GIVEN DATA:
==*==
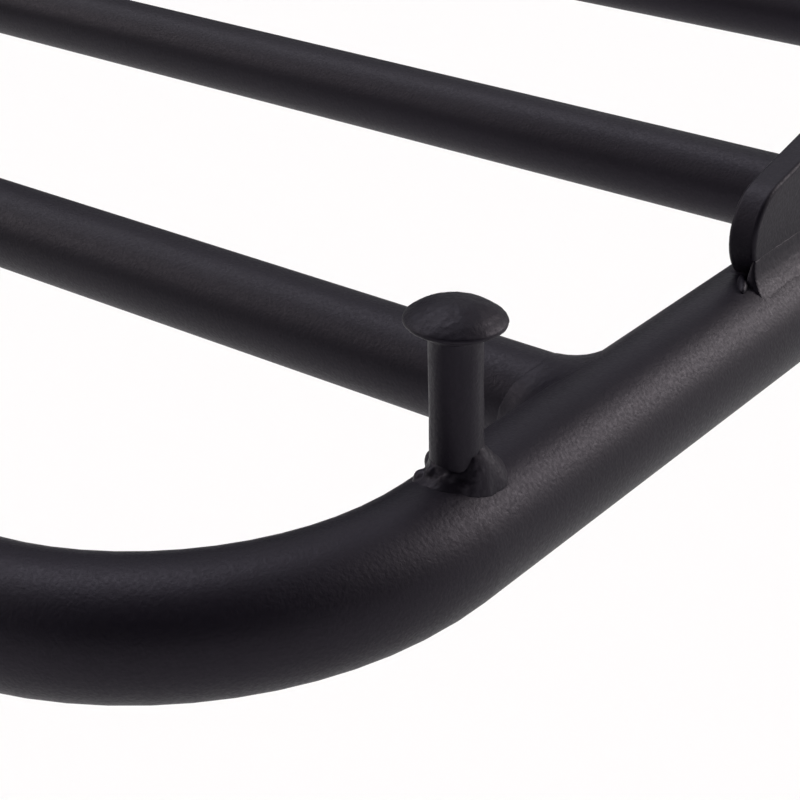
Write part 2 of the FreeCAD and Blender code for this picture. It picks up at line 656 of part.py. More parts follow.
def lock_housing():
    """The plunger's body, welded to the outside of the right cheek."""
    back_x = CHEEK_OUTER_X + HOUSING_LENGTH
    body = rod(HOUSING_R, lock_point(CHEEK_OUTER_X), lock_point(back_x))
    rim = [edge for edge in body.Edges if abs(edge.CenterOfMass.x - back_x) < SAME]
    body = body.makeChamfer(HOUSING_CHAMFER, rim)
    guide = rod(PIN_HOLE_R, lock_point(CHEEK_OUTER_X), lock_point(CHEEK_OUTER_X + HOUSING_FRONT))
    chamber = rod(CHAMBER_R, lock_point(CHEEK_OUTER_X + HOUSING_FRONT), lock_point(back_x - HOUSING_END))
    stem_hole = rod(PIN_STEM_R + RUNNING_GAP, lock_point(back_x - HOUSING_END), lock_point(back_x))
    return body.cut(guide).cut(chamber).cut(stem_hole)


def lock_bead():
    """The weld round the plunger's housing where it stands on the right cheek."""
    skin = rod(HOUSING_R + BEAD_LEG, lock_point(CHEEK_OUTER_X), lock_point(CHEEK_OUTER_X + BEAD_LEG))
    return collar_bead(HOUSING_R, lock_point(CHEEK_OUTER_X), X_AXIS, hinge_cheek(1), skin)


def collar_x():
    """Front face of the plunger's collar, with the plunger drawn back and parked."""
    return CHEEK_OUTER_X + HOUSING_FRONT + SIDE_GAP + PIN_TRAVEL


def lock_pin():
    """The plunger, drawn back: nose, collar for the spring and the stem that the knob grips."""
    tip_x = HINGE_HALF_LENGTH + PIN_TIP_GAP
    knob_x = CHEEK_OUTER_X + HOUSING_LENGTH + SIDE_GAP + PIN_TRAVEL
    nose = rod(PIN_R, lock_point(tip_x), lock_point(collar_x()))
    tip = [edge for edge in nose.Edges if abs(edge.CenterOfMass.x - tip_x) < SAME]
    nose = nose.makeChamfer(PIN_CHAMFER, tip)
    collar = rod(PIN_COLLAR_R, lock_point(collar_x()), lock_point(collar_x() + PIN_COLLAR))
    stem_end = lock_point(knob_x + KNOB_LENGTH - KNOB_END_WALL)
    stem = rod(PIN_STEM_R, lock_point(collar_x() + PIN_COLLAR), stem_end)
    return nose.fuse([collar, stem]).removeSplitter()


def lock_spring():
    """The compressed spring between the plunger's collar and the back of the housing."""
    start_x = collar_x() + PIN_COLLAR
    end_x = CHEEK_OUTER_X + HOUSING_LENGTH - HOUSING_END
    length = end_x - start_x - 4 * SPRING_WIRE_R
    section = []
    for corner in range(SPRING_SECTION_SIDES):
        angle = 2 * math.pi * corner / SPRING_SECTION_SIDES
        section.append(V(SPRING_COIL_R + SPRING_WIRE_R * math.cos(angle), 0, SPRING_WIRE_R * math.sin(angle)))
    rings = []
    for turn in range(SPRING_TURNS):
        x = start_x + 2 * SPRING_WIRE_R + length * turn / (SPRING_TURNS - 1)
        rings.append(turned(polyline(section), lock_point(x), X_AXIS))
    return rings


def lock_knob():
    """A fluted plastic knob on the plunger's stem."""
    knob_x = CHEEK_OUTER_X + HOUSING_LENGTH + SIDE_GAP + PIN_TRAVEL
    end_x = knob_x + KNOB_LENGTH
    knob = rod(KNOB_R, lock_point(knob_x), lock_point(end_x))
    rim = [edge for edge in knob.Edges if abs(edge.CenterOfMass.x - end_x) < SAME]
    knob = knob.makeFillet(KNOB_EDGE_ROUND, rim)
    for flute in range(KNOB_FLUTES):
        angle = 2 * math.pi * flute / KNOB_FLUTES
        offset = V(0, math.cos(angle), math.sin(angle)) * (KNOB_R + KNOB_FLUTE_OFFSET)
        knob = knob.cut(rod(KNOB_FLUTE_R, lock_point(knob_x) + offset, lock_point(end_x) + offset))
    return knob.cut(rod(PIN_STEM_R, lock_point(knob_x), lock_point(end_x - KNOB_END_WALL)))


def pair(make, *details):
    """A left and a right piece that share one node."""
    return [make(side, *details) for side in SIDES.values()]


def export(name, shape):
    """Write one node, from one solid or a list of separate ones."""
    solids = shape if isinstance(shape, list) else [shape]
    group = Part.Compound([solid for piece in solids for solid in piece.Solids])
    group.exportStep("parts/" + name + ".step")


def main():
    os.makedirs("parts", exist_ok=True)
    export("frame_hoop", frame_hoop())
    export("frame_cross_tube_upper", frame_bar(UPPER_BAR_Z))
    export("frame_cross_tube_lower", frame_bar(LOWER_BAR_Z))
    for level_name, level in {"upper": 1, "lower": -1}.items():
        for side_name, side in SIDES.items():
            export("foot_" + level_name + "_" + side_name, foot(side, level))
    export("foot_pads", pair(foot_pad, 1) + pair(foot_pad, -1))
    export("frame_end_caps", pair(foot_cap))
    export("hinge_tube", hinge_tube())
    export("hinge_bosses", pair(hinge_boss))
    export("latch_plate", latch_plate())
    export("thrust_washers", pair(thrust_washer))
    low, high = buffer_places()
    export("rest_buffers_lower", pair(rest_buffer, low))
    export("rest_buffers_upper", pair(rest_buffer, high))
    export("buffer_screws", pair(buffer_screw, low) + pair(buffer_screw, high))
    export("frame_weld_beads", frame_beads())
    export("deck_hoop", deck_hoop())
    for number, crossbar in enumerate(CROSSBARS, start=1):
        export("deck_crossbar_" + str(number), deck_bar(*crossbar))
    export("deck_end_bar", deck_bar(*END_BAR))
    export("deck_end_caps", pair(end_cap))
    export("crossbar_weld_beads", deck_bar_beads())
    export("cheek_weld_beads", cheek_beads())
    export("stud_weld_beads", stud_beads())
    for side_name, side in SIDES.items():
        export("pivot_bolt_" + side_name, pivot_bolt(side))
        export("hinge_cheek_" + side_name, hinge_cheek(side))
        export("cheek_bush_" + side_name, cheek_bush(side))
        export("strap_stud_tail_" + side_name, strap_stud(side, tail_stud_base(), deck_side_solid()))
        export("strap_stud_inner_" + side_name, strap_stud(side, inner_stud_base(), inner_bar_solid()))
    export("lock_housing", lock_housing())
    export("lock_weld_bead", lock_bead())
    export("lock_pin", lock_pin())
    export("lock_spring", lock_spring())
    export("lock_knob", lock_knob())


main()
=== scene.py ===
import math
import random

import bmesh
import bpy
from mathutils import Matrix, Vector, noise


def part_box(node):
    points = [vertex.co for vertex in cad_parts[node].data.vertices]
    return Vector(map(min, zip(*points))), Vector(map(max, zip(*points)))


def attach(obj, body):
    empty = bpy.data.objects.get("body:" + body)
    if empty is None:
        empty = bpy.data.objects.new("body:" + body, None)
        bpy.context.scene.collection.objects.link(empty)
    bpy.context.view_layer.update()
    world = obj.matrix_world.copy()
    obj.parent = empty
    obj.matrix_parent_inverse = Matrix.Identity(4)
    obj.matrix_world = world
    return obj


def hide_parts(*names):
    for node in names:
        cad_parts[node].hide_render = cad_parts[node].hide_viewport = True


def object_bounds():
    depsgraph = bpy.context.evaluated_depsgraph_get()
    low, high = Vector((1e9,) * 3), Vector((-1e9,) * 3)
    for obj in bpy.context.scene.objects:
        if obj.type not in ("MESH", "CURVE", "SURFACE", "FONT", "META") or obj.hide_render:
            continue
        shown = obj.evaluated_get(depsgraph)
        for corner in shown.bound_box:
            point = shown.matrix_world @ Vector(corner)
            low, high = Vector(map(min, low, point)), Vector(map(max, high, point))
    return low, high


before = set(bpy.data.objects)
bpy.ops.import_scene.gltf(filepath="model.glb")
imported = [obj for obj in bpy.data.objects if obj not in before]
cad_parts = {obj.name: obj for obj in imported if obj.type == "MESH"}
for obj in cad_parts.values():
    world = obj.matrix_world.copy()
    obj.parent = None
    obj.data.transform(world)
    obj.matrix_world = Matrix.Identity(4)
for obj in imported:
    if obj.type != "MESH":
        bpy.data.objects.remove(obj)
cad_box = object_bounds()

MM = 0.001

# ---- Places read from the CAD frame ----

def middle(node):
    low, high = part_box(node)
    return (low + high) / 2


def half_height(node):
    low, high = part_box(node)
    return (high.z - low.z) / 2


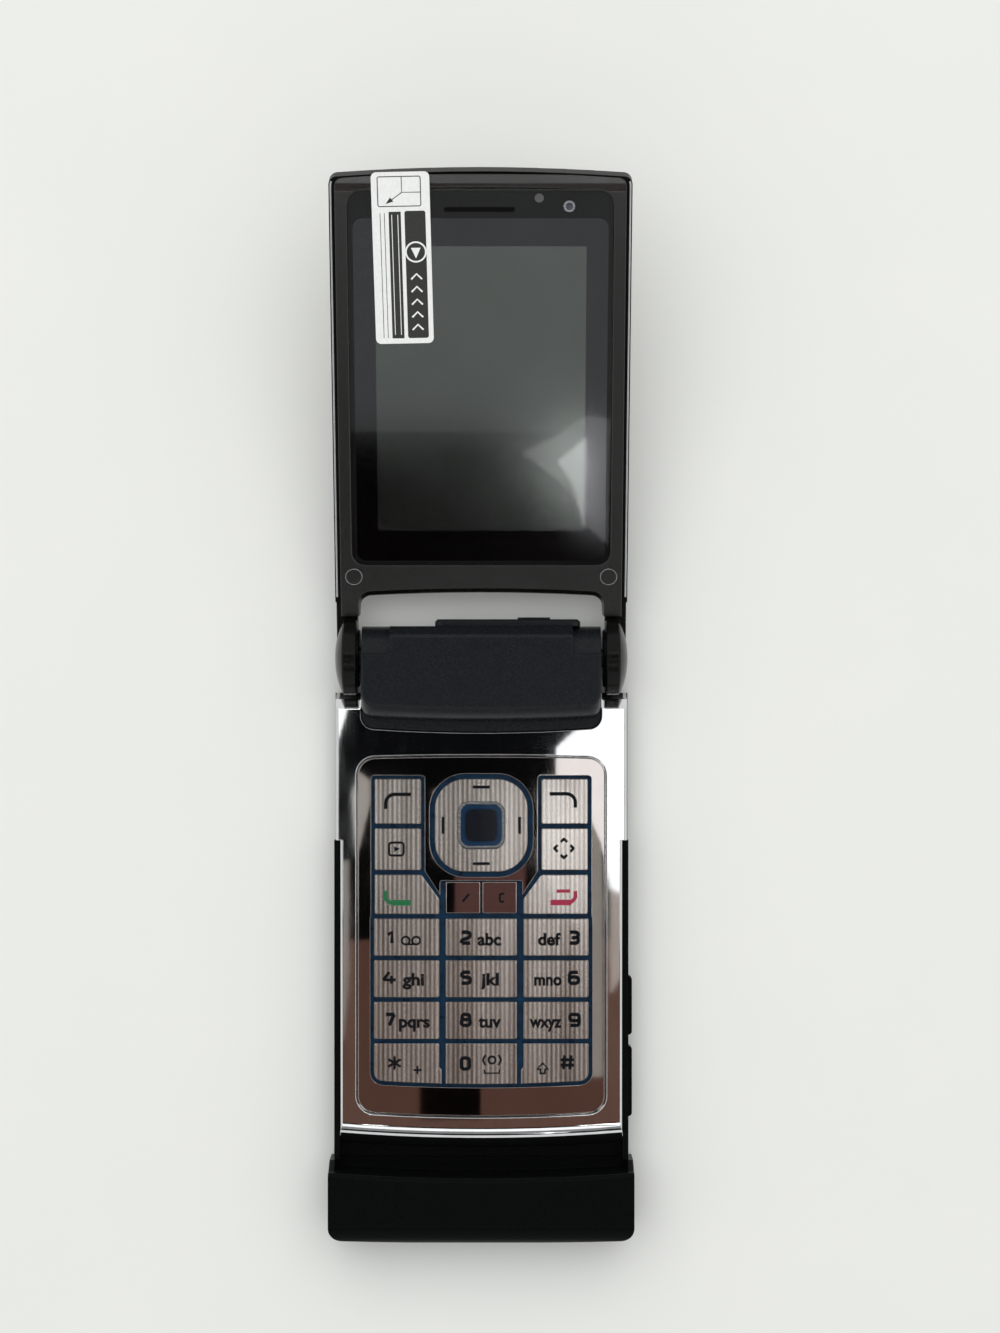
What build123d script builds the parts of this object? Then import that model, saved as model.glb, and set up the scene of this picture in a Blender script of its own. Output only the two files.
==*==
THE REQUEST:
Of the entries listed above, reproduce only the lines starting at the line containing "for number, crossbar" and ending at the line containing "for node in". Include both, exactly as they stand.

RESULT OF THE EXERCISE:
    for number, crossbar in enumerate(CROSSBARS, start=1):
        export("deck_crossbar_" + str(number), deck_bar(*crossbar))
    export("deck_end_bar", deck_bar(*END_BAR))
    export("deck_end_caps", pair(end_cap))
    export("crossbar_weld_beads", deck_bar_beads())
    export("cheek_weld_beads", cheek_beads())
    export("stud_weld_beads", stud_beads())
    for side_name, side in SIDES.items():
        export("pivot_bolt_" + side_name, pivot_bolt(side))
        export("hinge_cheek_" + side_name, hinge_cheek(side))
        export("cheek_bush_" + side_name, cheek_bush(side))
        export("strap_stud_tail_" + side_name, strap_stud(side, tail_stud_base(), deck_side_solid()))
        export("strap_stud_inner_" + side_name, strap_stud(side, inner_stud_base(), inner_bar_solid()))
    export("lock_housing", lock_housing())
    export("lock_weld_bead", lock_bead())
    export("lock_pin", lock_pin())
    export("lock_spring", lock_spring())
    export("lock_knob", lock_knob())


main()
=== scene.py ===
import math
import random

import bmesh
import bpy
from mathutils import Matrix, Vector, noise


def part_box(node):
    points = [vertex.co for vertex in cad_parts[node].data.vertices]
    return Vector(map(min, zip(*points))), Vector(map(max, zip(*points)))


def attach(obj, body):
    empty = bpy.data.objects.get("body:" + body)
    if empty is None:
        empty = bpy.data.objects.new("body:" + body, None)
        bpy.context.scene.collection.objects.link(empty)
    bpy.context.view_layer.update()
    world = obj.matrix_world.copy()
    obj.parent = empty
    obj.matrix_parent_inverse = Matrix.Identity(4)
    obj.matrix_world = world
    return obj


def hide_parts(*names):
    for node in names:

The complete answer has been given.